Given data

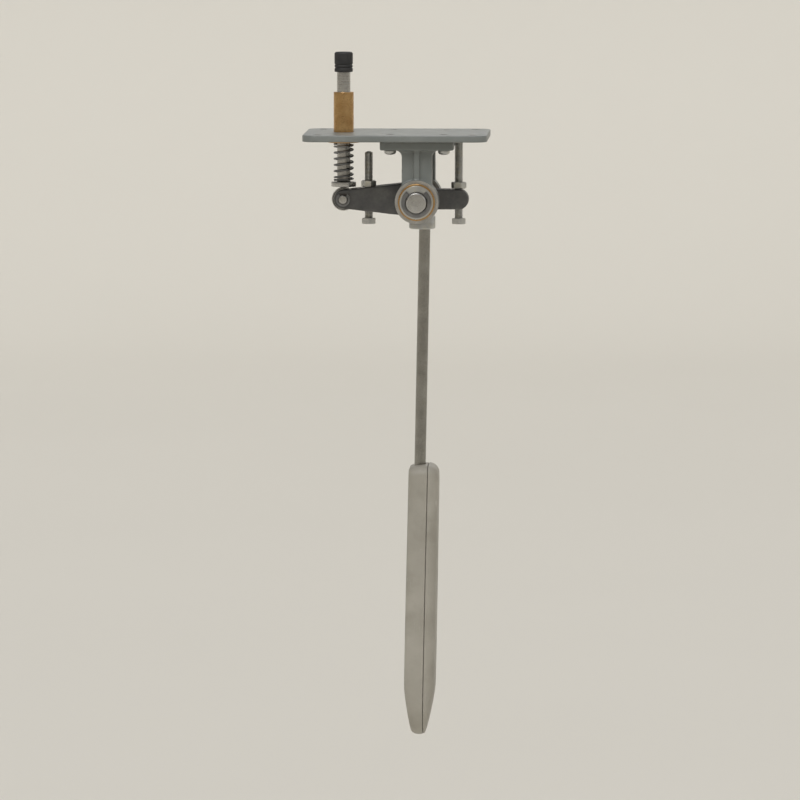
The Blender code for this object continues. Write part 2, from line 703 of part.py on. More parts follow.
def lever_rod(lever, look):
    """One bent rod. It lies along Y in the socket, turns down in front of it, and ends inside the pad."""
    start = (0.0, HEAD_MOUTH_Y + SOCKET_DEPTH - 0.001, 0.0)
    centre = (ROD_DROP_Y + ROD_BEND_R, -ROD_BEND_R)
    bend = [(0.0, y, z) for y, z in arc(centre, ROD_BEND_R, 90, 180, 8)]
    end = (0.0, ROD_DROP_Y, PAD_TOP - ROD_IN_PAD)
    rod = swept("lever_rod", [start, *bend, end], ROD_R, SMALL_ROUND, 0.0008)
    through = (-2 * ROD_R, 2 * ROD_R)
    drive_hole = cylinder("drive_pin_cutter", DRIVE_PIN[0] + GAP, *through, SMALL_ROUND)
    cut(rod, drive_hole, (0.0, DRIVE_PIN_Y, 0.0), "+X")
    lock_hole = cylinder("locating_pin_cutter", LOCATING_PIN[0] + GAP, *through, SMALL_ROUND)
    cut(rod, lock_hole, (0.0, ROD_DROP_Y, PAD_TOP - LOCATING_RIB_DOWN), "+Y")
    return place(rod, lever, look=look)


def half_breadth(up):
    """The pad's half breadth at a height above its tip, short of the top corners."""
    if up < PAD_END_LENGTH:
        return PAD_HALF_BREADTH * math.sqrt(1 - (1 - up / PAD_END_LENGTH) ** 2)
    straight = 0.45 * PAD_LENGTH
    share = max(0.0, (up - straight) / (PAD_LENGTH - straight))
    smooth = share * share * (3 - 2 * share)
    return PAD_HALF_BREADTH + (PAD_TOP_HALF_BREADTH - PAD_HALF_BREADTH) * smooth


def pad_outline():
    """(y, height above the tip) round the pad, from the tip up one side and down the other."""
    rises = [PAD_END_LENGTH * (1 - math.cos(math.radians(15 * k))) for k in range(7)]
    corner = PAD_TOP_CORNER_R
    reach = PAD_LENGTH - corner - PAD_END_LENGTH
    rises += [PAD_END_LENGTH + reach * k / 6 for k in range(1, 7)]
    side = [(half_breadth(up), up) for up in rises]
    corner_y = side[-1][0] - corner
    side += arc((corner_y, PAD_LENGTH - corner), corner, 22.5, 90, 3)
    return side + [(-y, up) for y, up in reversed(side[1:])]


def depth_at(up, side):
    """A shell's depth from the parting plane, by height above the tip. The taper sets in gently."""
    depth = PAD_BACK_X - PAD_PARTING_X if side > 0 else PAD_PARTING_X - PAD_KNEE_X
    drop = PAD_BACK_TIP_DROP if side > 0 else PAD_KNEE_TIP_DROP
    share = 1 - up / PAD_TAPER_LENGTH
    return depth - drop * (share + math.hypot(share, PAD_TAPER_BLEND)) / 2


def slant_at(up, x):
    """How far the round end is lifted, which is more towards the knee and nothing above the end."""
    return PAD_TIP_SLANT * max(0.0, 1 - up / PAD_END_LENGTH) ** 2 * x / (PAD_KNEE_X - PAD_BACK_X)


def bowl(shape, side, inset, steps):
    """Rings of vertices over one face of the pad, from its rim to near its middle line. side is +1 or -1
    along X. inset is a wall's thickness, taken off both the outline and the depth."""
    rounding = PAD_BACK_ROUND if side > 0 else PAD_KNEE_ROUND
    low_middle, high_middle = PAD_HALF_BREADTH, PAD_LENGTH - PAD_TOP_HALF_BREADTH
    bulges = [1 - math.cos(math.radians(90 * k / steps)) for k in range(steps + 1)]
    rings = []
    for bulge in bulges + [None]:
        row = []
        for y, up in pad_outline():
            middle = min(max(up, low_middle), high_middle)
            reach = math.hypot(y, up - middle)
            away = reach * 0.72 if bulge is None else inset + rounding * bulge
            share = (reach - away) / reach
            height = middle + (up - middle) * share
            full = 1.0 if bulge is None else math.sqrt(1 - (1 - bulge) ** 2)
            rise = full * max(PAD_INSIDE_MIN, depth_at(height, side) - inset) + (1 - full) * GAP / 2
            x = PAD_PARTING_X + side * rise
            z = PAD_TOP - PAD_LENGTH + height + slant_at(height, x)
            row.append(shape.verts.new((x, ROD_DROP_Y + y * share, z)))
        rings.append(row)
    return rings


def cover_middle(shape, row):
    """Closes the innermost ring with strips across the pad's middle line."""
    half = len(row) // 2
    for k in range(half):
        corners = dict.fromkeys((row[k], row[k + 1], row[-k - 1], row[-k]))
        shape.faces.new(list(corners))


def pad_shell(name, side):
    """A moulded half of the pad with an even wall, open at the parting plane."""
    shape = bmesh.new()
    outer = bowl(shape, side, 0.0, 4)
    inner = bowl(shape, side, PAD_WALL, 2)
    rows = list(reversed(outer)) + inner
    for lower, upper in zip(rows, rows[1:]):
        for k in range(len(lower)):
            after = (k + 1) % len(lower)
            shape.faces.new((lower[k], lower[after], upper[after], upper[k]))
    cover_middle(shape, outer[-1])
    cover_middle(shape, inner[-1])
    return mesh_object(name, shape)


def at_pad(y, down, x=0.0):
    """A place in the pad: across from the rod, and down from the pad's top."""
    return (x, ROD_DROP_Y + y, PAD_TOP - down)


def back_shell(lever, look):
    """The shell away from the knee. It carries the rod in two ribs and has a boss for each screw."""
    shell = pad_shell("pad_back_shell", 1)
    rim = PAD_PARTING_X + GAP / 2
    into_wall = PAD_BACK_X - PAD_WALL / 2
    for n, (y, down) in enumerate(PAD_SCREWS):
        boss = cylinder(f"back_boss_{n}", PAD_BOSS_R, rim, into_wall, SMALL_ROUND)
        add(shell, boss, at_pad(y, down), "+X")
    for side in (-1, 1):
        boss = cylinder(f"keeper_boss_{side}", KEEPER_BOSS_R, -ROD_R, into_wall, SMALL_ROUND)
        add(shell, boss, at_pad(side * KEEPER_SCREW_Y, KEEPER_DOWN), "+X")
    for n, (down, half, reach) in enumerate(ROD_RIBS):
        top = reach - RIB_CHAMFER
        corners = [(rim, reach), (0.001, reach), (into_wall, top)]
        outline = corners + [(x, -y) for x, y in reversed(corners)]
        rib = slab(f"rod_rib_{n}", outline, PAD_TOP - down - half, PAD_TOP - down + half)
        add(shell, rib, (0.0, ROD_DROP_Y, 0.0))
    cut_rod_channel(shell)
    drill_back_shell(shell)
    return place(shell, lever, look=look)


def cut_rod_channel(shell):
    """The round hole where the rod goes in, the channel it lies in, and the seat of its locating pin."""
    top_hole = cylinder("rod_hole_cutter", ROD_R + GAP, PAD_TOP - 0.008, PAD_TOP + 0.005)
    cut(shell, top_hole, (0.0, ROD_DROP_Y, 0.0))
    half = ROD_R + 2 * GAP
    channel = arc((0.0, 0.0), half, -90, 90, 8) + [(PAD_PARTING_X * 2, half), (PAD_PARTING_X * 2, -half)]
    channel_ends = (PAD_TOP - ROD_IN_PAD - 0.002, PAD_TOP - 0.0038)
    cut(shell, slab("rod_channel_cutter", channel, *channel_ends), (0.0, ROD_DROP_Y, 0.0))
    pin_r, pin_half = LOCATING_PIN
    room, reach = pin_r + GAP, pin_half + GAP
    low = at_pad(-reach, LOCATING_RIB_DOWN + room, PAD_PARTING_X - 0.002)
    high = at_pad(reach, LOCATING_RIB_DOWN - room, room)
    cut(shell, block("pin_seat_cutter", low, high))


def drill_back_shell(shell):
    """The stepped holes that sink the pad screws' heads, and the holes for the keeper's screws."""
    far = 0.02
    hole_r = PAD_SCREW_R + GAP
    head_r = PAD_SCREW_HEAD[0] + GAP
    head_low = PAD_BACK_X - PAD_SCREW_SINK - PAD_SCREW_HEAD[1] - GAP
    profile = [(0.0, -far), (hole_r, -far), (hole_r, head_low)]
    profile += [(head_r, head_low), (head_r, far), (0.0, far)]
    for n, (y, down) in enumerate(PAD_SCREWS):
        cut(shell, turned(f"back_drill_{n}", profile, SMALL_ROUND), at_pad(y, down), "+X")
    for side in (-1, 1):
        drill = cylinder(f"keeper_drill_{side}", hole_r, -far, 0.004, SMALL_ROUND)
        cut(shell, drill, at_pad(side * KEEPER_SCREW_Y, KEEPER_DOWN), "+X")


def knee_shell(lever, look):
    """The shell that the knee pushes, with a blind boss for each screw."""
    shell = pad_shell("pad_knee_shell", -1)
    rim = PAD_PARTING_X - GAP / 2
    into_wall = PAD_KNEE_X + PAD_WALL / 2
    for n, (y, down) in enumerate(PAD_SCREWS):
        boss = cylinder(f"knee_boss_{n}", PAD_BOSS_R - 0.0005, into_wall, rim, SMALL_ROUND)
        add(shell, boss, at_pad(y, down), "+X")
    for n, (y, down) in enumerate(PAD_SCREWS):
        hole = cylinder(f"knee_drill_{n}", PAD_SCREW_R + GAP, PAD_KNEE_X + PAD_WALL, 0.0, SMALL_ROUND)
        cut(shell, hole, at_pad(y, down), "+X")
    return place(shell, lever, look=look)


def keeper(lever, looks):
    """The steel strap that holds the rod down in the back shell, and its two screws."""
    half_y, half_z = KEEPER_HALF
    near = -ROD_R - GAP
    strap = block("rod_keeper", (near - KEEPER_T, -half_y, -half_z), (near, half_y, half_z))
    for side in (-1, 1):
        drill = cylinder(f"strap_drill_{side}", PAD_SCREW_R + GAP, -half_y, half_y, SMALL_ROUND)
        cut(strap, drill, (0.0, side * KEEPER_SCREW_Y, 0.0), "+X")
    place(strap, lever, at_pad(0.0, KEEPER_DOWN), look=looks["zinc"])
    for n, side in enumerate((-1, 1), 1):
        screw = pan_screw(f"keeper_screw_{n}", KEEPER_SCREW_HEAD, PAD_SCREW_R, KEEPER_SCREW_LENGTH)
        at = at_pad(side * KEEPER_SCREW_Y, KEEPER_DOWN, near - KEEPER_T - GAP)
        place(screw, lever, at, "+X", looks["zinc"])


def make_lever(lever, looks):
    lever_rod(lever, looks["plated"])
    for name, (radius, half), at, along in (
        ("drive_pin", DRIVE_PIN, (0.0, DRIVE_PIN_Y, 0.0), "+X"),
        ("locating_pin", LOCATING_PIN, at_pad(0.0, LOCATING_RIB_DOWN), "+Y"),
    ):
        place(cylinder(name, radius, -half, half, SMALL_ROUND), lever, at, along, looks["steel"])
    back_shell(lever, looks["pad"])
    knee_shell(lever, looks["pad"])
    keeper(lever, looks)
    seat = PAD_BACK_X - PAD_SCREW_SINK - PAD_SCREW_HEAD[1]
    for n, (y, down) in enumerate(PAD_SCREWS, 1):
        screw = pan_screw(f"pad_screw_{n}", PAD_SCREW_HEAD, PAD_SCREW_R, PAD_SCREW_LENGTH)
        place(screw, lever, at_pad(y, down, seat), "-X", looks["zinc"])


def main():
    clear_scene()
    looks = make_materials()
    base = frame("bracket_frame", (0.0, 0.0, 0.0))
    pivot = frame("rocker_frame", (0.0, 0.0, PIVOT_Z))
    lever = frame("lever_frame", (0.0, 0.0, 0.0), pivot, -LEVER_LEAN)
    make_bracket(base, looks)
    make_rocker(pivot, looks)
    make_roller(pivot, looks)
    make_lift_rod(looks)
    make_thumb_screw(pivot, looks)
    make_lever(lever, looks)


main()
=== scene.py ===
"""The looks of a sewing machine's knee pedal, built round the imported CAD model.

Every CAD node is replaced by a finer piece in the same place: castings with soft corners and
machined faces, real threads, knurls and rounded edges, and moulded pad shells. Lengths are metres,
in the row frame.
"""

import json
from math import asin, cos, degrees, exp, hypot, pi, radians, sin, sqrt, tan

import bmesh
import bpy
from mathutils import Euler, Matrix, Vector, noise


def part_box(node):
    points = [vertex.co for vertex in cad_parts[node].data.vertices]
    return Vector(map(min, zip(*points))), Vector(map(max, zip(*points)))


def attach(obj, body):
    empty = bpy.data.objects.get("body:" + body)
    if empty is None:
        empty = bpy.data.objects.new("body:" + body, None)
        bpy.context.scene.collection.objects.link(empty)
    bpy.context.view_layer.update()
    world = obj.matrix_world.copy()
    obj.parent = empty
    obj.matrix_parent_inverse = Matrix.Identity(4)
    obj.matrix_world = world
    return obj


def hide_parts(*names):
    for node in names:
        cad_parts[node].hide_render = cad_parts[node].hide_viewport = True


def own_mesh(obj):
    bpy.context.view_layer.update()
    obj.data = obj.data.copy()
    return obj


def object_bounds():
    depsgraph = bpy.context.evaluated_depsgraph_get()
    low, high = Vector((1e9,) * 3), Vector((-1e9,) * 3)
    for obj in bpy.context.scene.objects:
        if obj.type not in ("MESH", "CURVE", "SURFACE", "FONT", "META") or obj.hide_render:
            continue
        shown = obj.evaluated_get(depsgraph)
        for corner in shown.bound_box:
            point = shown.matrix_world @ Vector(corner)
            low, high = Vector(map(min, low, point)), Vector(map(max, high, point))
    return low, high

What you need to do
Write out the listing's lines exactly, from its first line through the line that contains "return PAD_HALF_BREADTH +", and stop there.

Written answer
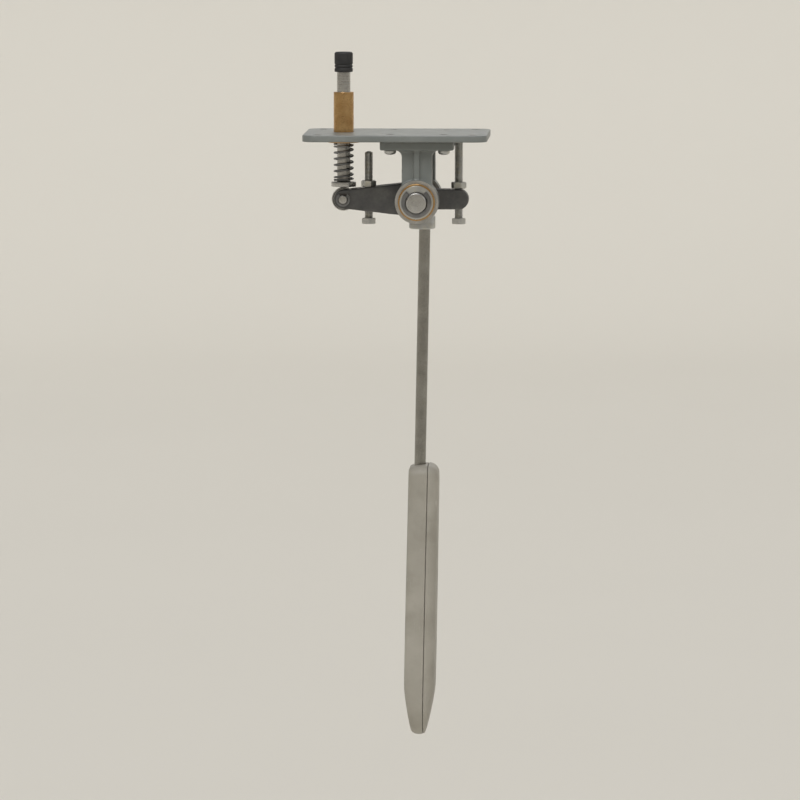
The Blender code for this object continues. Write part 2, from line 703 of part.py on. More parts follow.
def lever_rod(lever, look):
    """One bent rod. It lies along Y in the socket, turns down in front of it, and ends inside the pad."""
    start = (0.0, HEAD_MOUTH_Y + SOCKET_DEPTH - 0.001, 0.0)
    centre = (ROD_DROP_Y + ROD_BEND_R, -ROD_BEND_R)
    bend = [(0.0, y, z) for y, z in arc(centre, ROD_BEND_R, 90, 180, 8)]
    end = (0.0, ROD_DROP_Y, PAD_TOP - ROD_IN_PAD)
    rod = swept("lever_rod", [start, *bend, end], ROD_R, SMALL_ROUND, 0.0008)
    through = (-2 * ROD_R, 2 * ROD_R)
    drive_hole = cylinder("drive_pin_cutter", DRIVE_PIN[0] + GAP, *through, SMALL_ROUND)
    cut(rod, drive_hole, (0.0, DRIVE_PIN_Y, 0.0), "+X")
    lock_hole = cylinder("locating_pin_cutter", LOCATING_PIN[0] + GAP, *through, SMALL_ROUND)
    cut(rod, lock_hole, (0.0, ROD_DROP_Y, PAD_TOP - LOCATING_RIB_DOWN), "+Y")
    return place(rod, lever, look=look)


def half_breadth(up):
    """The pad's half breadth at a height above its tip, short of the top corners."""
    if up < PAD_END_LENGTH:
        return PAD_HALF_BREADTH * math.sqrt(1 - (1 - up / PAD_END_LENGTH) ** 2)
    straight = 0.45 * PAD_LENGTH
    share = max(0.0, (up - straight) / (PAD_LENGTH - straight))
    smooth = share * share * (3 - 2 * share)
    return PAD_HALF_BREADTH + (PAD_TOP_HALF_BREADTH - PAD_HALF_BREADTH) * smooth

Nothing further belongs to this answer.